The way the BBC receives its revenue, via the Licence Fee, is unique. How much does this influence the way you operate?
The BBC is itself is unique! No other media corporation provides the multitude of platforms and depth and breadth of content. When it comes to the licence fee, we are always accountable and we always have to prove our case. We’ve taken out layers of management and halved management numbers across the BBC as part of the drive to be as efficient, cost effective and accountable as possible. We have also worked hard to reduce spend on professional services and supporting activities to less than six percent, leaving 94 percent to be spent on the content and the services our audiences expect and love. In terms of the revenue model, and as part of our drive to reinvent the BBC, we’ve transformed our TV production arm into a commercial subsidiary, BBC Studios, to help it boost the licence fee with additional income. Last year, it merged with our international sales and distribution company, formerly-known as BBC Worldwide, to enable us to operate at a similar level to other studios and distributors. It also means we have more opportunities to grow and exploit IP for the BBC. However, there’s no doubt that there are still challenges ahead. Whilst the BBC delivered over £1.6bn in savings over the last Charter period, we still have to find £800m by 2021/22. We’ve made significant progress with £244m savings to date but there are still tough choices ahead.
Has there been much resistance to all this change? Do you feel HR itself has changed since you joined to become more integral within the organisation?
Yes, absolutely! We are here in HR as an integral part of the BBC, providing support and services to enable the contributions of our people to be maximised. No matter what the business, for HR to function with integrity and impact, you have to have strong operational foundations in place and an HR team willing to fully commit to the organisation and to working together. Building this has been one of the key challenges – but I feel we’re in a place now where we can work with great insight across our diverse workforce and dynamic platforms and services. We have spent a lot of time simplifying the organisation – complexities and legacy terms and conditions issues had remained unchecked for years – when I first arrived, we had about 6,000 different job titles for our 21,000 employees. Somebody might have been called a “Project Manager” being paid £25K whilst another “Project Manager” could have been paid not far off £100K say. Clearly, they were not doing the same job so one of the first things we needed to do was provide employees with a simple, transparent and consistent framework for progressing their career within the BBC. We have now achieved that with the introduction of a Career Path Framework, reducing the number of job titles to around 600 and assigning each role in the organisation to a job family and a career band – with six broad bands replacing the old 16 grade system.

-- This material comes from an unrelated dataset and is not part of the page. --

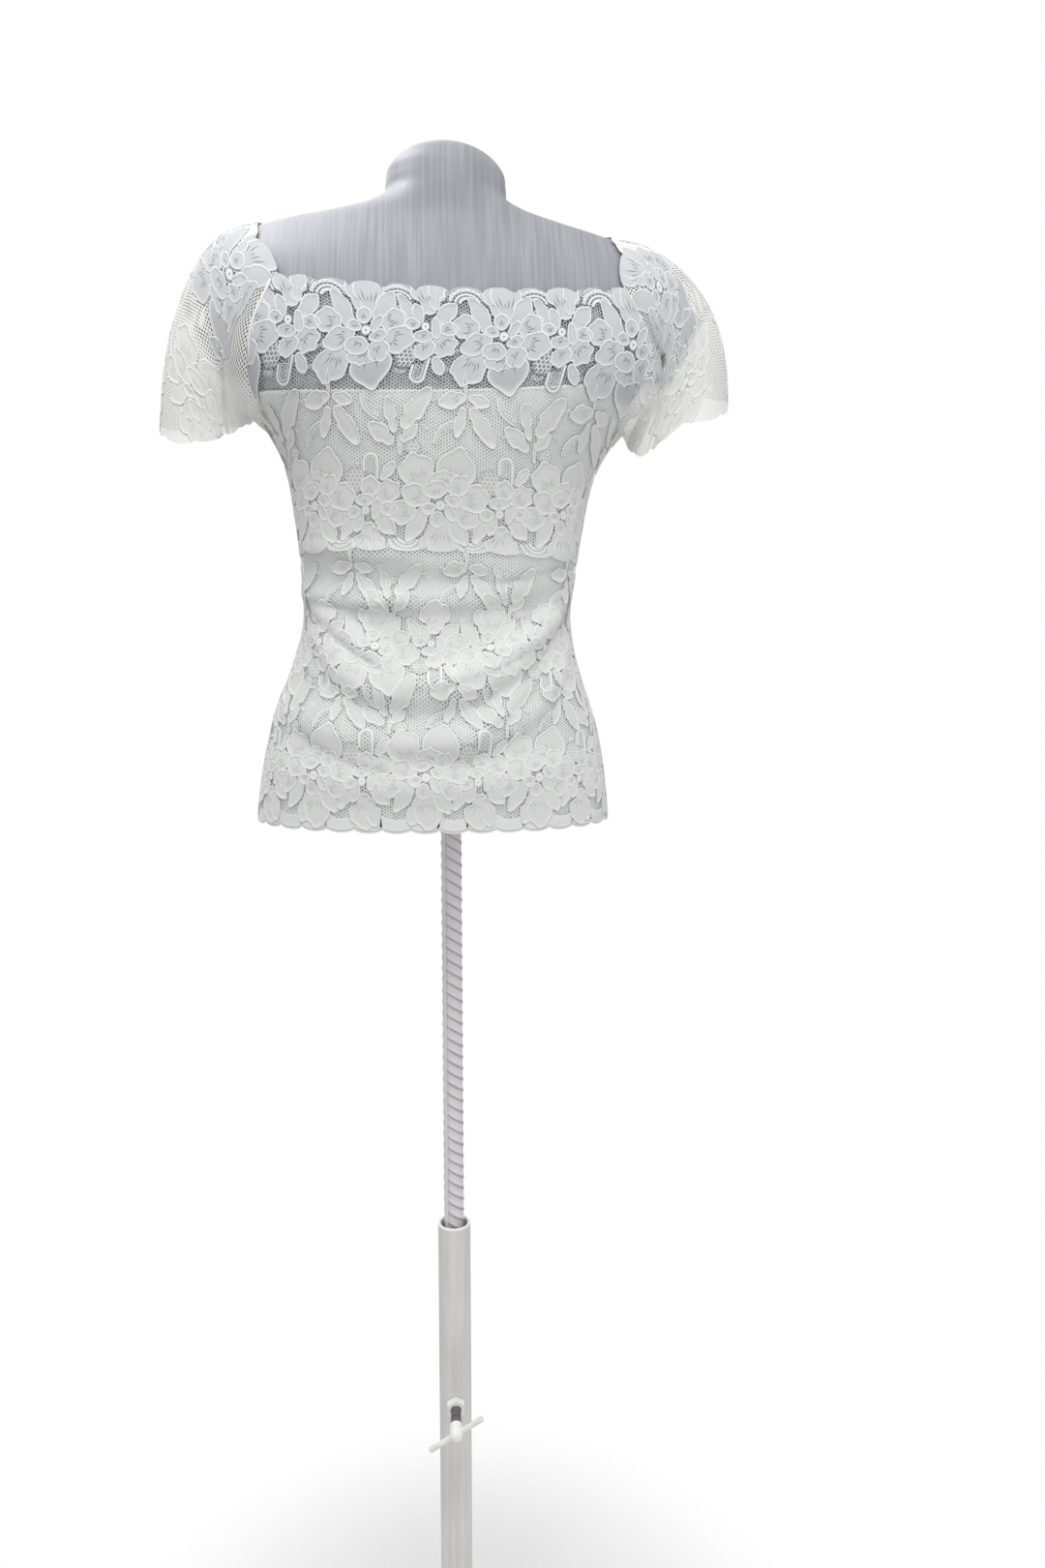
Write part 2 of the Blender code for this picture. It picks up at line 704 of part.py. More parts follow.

Each band has a pay range and, within that, each job has its own market-informed pay range. Everyone knows the pay range for their job and, where there are more than 20 people with that job title, they can also see where they sit within the pay range compared to their colleagues.
Over the last couple of years we have also extensively reviewed all the Terms and Conditions of employment in the BBC to modernise them and ensure they are fit for the future. The programme of change has included; reviewing contracts, working patterns, pay and benefits and policies. Our employees are covered by union collective bargaining agreements, so we have worked jointly with our unions – NUJ, BECTU and Unite – to come up with new terms that are simpler, fairer and more consistent. After many months of joint working, we reached a point in May of this year where we had an agreed set of proposals that both the unions and management would support. Our employees were then invited to vote on the proposals through union ballots and all the changes were successfully approved.
What would you say are the next challenges on the journey?
There is more to do around our culture, making sure the BBC is a place where people can come to do their very best work. Inclusion and diversity are central to our vision, and we have set ourselves some robust 2020 targets on representation and on closing our gender pay gap. The latter was 9.3 percent in 2017 and so far has dropped by a fifth and is down to 7.6 percent – lower than most media organisations. Over the last few months, we’ve been undertaking several reviews, looking at culture and career progression for women, BAME, disabled, LGBTQ+ staff, and those from different social backgrounds. The women’s review, which we recently published, had over 5,000 comments and ideas put forward. We’ve accepted the recommendations and are now implementing them – for example doing all we can to support flexible working requests, addressing our recruitment processes to create more opportunities for development and ensuring the process is free of bias and that managers are fully supported with increased training.
The BBC is the epitome of a media goldfish bowl, how do you stay focused?
It is the reality that we are under a great deal of scrutiny, and the press are always on the hunt for a story. You have to be resilient and confident that what you are doing is right – and be able to sleep at night knowing you are doing the best you can. It helps that I work with a great team who share a strong belief that sound measures will lead to continuous improvements. Of course, there are things that happen that you have no control over, but you can’t operate constantly feeling paranoid and fearful.
If you were to hope for one thing in the next three to five years, what would it be?
We want a culture of continuous innovation where everyone works together on shared objectives and targets and where artificial barriers are removed. We have our ambitious diversity targets for 2020, but I’d like to see us reach a time where we don’t need to talk about diversity, and instead are focused on an inclusive culture for all. We want everyone at the BBC to be able to fulfil their potential, and do the best work of their career. It’s good for our people and it’s good for our audiences to have a BBC that delivers the very best creative and diverse programmes and services.